En attendant, Rochette Industrie, qui a gelé pour l'heure ses investissements - « 800 000 à 1 M€ par an en général » - par manque de visibilité, travaille déjà à un nouveau pivot qui viendra diversifier ses activités et trouver d'autres relais de croissance le temps de traverser le « trou d'air » que connaît le secteur aéronautique.

« Bpifrance a lancé un fonds de revitalisation du secteur aéronautique mais il faut que l'entreprise fasse au moins faire 15 % de son chiffre d'affaires sur l'aéronautique, ce qui est notre cas, explique Pierre-Damien Rochette. Nous avons donc fait la demande pour transformer notre site et surfer sur la vague de l'hydrogène.

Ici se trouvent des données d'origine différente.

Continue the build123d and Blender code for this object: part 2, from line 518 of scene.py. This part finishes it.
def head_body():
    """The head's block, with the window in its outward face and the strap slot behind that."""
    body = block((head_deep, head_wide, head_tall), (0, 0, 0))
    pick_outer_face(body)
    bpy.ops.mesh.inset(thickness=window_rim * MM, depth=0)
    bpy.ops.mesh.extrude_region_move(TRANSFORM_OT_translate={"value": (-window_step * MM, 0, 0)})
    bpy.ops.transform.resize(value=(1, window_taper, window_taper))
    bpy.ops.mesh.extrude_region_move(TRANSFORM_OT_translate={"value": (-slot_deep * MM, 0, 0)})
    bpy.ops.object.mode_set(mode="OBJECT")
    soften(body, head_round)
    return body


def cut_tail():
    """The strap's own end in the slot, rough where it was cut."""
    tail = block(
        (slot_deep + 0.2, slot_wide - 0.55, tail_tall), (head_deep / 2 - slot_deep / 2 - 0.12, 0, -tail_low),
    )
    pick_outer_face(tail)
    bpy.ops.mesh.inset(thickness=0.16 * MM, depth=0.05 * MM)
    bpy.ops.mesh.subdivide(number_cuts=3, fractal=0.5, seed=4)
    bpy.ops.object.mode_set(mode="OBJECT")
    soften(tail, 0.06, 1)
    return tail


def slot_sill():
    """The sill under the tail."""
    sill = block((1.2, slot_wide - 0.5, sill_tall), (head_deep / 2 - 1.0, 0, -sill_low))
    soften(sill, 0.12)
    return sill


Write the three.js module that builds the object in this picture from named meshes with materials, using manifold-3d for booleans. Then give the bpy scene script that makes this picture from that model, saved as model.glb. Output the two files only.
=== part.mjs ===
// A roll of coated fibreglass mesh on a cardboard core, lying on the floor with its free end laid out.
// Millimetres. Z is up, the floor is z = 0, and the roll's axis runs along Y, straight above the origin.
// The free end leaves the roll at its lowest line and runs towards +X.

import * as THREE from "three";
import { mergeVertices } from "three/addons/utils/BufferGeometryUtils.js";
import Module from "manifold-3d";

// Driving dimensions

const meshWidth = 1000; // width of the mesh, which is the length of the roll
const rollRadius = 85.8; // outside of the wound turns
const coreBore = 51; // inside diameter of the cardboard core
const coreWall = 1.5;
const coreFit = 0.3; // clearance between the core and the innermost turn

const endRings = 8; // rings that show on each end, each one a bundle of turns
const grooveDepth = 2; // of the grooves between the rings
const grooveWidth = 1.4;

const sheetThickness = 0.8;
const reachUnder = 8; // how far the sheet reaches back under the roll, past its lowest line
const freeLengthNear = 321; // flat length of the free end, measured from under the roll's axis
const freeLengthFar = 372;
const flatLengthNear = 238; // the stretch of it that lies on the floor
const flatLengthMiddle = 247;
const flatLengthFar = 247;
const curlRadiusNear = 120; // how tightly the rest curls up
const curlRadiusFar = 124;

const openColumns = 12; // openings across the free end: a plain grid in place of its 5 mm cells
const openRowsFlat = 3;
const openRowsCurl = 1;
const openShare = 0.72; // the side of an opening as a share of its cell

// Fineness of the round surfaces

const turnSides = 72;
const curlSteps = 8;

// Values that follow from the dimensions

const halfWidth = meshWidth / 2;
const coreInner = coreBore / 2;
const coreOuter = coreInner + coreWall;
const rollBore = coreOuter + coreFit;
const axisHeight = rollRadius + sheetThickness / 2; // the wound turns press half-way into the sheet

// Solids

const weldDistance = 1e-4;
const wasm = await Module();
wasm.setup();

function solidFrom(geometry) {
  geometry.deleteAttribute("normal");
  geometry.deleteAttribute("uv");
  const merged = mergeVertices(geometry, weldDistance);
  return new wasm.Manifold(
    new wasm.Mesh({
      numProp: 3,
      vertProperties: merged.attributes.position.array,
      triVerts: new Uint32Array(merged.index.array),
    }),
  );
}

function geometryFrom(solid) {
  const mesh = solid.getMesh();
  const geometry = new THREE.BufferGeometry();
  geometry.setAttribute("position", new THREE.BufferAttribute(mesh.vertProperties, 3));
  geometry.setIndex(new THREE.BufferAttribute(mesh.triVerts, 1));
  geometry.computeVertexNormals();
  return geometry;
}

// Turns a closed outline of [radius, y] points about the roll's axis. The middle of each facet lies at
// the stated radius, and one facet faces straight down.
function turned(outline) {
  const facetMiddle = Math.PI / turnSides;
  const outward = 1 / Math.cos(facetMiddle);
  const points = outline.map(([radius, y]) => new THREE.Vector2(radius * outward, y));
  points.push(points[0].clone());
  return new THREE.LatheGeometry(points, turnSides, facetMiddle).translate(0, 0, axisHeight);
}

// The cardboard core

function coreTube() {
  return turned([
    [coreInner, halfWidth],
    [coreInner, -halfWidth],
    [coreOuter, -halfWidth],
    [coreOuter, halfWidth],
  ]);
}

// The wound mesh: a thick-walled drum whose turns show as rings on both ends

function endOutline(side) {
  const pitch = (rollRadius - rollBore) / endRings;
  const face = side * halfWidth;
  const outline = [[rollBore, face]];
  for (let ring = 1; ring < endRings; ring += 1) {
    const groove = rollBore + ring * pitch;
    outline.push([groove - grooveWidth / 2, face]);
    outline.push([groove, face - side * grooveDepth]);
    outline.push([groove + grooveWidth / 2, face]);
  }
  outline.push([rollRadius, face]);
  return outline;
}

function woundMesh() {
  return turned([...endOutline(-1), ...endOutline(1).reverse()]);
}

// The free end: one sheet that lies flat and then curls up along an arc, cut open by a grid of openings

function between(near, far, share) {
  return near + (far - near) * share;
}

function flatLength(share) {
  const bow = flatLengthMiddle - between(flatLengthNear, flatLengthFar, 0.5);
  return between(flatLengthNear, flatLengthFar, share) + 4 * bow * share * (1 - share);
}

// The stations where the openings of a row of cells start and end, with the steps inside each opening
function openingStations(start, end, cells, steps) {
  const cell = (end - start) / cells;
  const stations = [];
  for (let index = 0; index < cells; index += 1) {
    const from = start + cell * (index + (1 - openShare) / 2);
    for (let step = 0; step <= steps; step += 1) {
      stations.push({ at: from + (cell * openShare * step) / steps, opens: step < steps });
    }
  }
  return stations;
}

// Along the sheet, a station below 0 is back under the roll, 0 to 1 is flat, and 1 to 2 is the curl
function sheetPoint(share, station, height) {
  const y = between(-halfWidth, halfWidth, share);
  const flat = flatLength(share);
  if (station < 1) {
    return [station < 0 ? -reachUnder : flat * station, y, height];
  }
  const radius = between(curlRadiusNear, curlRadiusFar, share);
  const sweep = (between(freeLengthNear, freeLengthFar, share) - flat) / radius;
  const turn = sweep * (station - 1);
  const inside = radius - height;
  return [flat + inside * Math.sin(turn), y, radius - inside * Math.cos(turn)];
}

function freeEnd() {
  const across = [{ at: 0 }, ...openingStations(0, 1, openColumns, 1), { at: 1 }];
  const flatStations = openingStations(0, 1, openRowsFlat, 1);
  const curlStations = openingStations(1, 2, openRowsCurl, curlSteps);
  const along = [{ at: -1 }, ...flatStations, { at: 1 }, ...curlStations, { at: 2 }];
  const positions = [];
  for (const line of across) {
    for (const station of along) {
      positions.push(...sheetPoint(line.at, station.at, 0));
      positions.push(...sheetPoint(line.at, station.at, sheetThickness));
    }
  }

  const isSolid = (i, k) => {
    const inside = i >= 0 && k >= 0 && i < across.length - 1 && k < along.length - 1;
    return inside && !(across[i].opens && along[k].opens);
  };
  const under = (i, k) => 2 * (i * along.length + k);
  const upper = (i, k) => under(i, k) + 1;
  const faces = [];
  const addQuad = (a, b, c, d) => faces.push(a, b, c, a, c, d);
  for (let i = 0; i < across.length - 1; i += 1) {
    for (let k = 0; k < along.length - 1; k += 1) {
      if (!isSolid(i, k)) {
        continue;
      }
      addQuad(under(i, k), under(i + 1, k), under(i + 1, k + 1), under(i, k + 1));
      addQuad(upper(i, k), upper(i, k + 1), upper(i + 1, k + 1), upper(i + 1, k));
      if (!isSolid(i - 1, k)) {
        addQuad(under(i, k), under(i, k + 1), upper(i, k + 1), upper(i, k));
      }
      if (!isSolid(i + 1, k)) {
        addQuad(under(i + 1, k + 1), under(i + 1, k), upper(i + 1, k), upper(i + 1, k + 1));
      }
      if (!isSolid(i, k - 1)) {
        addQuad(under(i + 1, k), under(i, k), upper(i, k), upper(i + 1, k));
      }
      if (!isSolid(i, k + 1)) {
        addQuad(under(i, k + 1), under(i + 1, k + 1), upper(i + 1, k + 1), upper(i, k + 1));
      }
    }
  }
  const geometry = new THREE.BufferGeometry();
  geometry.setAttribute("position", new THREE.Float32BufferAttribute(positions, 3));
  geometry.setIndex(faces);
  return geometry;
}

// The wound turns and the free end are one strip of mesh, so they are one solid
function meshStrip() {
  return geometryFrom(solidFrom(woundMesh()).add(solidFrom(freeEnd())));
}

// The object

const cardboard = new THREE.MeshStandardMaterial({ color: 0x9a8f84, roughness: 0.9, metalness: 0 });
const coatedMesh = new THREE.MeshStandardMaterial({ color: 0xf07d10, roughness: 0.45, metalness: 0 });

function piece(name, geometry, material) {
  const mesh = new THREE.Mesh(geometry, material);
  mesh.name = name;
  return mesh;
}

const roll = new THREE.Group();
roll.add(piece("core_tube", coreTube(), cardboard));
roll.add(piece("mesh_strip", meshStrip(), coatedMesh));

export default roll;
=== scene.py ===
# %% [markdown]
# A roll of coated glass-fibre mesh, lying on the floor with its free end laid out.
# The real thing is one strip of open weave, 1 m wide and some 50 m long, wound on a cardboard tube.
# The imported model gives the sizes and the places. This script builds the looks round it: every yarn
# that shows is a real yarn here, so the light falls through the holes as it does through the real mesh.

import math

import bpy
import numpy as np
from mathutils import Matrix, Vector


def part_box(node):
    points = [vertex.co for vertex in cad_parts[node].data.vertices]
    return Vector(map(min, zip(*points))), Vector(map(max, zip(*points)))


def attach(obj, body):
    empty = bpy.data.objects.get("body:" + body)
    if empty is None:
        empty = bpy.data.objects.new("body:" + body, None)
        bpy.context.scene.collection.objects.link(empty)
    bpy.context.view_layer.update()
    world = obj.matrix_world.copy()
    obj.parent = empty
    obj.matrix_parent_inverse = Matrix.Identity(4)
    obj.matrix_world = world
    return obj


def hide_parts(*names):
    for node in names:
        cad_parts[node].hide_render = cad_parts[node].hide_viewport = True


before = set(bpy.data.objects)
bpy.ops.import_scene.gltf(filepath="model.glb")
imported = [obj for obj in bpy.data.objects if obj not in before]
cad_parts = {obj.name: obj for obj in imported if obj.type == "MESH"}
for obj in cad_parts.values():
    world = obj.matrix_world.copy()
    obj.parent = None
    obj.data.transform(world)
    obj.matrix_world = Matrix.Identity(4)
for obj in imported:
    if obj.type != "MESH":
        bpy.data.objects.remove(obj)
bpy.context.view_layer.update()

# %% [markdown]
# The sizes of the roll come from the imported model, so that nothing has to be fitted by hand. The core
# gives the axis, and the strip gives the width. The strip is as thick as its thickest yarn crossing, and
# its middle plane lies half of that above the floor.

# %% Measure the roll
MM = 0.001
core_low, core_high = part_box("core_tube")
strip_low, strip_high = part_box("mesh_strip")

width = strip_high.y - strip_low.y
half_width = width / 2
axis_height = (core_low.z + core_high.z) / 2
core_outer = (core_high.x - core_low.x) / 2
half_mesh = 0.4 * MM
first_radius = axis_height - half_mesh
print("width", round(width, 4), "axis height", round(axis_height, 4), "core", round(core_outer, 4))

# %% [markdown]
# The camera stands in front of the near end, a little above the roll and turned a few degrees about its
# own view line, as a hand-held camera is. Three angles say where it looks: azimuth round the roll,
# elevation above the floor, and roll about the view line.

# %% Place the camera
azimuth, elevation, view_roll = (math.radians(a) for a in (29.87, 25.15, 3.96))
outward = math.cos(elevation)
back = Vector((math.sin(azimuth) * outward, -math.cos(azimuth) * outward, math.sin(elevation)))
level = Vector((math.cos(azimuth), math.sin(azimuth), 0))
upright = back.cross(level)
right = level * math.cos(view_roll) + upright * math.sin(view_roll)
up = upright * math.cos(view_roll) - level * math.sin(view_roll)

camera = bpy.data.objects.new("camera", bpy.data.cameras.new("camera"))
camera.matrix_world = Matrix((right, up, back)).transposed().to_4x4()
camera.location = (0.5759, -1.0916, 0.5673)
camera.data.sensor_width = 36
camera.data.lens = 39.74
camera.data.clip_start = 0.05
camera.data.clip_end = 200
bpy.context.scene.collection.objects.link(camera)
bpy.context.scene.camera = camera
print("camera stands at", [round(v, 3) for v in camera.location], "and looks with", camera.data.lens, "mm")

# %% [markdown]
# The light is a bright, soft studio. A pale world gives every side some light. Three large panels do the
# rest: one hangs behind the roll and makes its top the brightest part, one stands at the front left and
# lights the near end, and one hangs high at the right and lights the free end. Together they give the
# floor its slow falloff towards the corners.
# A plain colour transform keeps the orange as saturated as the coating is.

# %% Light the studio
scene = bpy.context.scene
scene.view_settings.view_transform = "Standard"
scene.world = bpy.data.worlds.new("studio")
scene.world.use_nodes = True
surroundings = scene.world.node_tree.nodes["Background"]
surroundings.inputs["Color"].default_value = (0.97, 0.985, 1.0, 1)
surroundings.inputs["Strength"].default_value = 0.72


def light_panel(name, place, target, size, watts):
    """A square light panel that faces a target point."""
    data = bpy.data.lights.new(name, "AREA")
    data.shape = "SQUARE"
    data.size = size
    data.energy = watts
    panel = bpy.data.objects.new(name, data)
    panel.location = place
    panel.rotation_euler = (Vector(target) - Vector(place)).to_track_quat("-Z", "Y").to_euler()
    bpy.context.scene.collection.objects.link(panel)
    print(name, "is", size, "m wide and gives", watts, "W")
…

L'objectif est de moderniser notre outil de production de Béziers de manière à proposer des composants destinés à la fabrication de systèmes pour produire de l'hydrogène. Notre projet a passé la 1e étape et nous attendons l'accord de Bpifrance. Cela représenterait un investissement de 1,6 M€. Le Covid nous force à accélérer cette transformation. »

A la question de ce que cette crise a de différent des crises qu'il connait régulièrement dans le secteur pétrolier, le dirigeant répond : « Sur le marché pétrolier, on voit la ligne d'arrivée et comme on a de la visibilité sur nos carnets de commande, ça nous donne le temps de se réorganiser, on sait faire ! Alors que cette crise-là nous a fait travailler sur trois temps : le temps court, celui pour protéger nos collaborateurs et communiquer avec le CSE ; le moyen terme pour trouver des financements et protéger la trésorerie ; et le temps long pour adapter les effectifs au business ».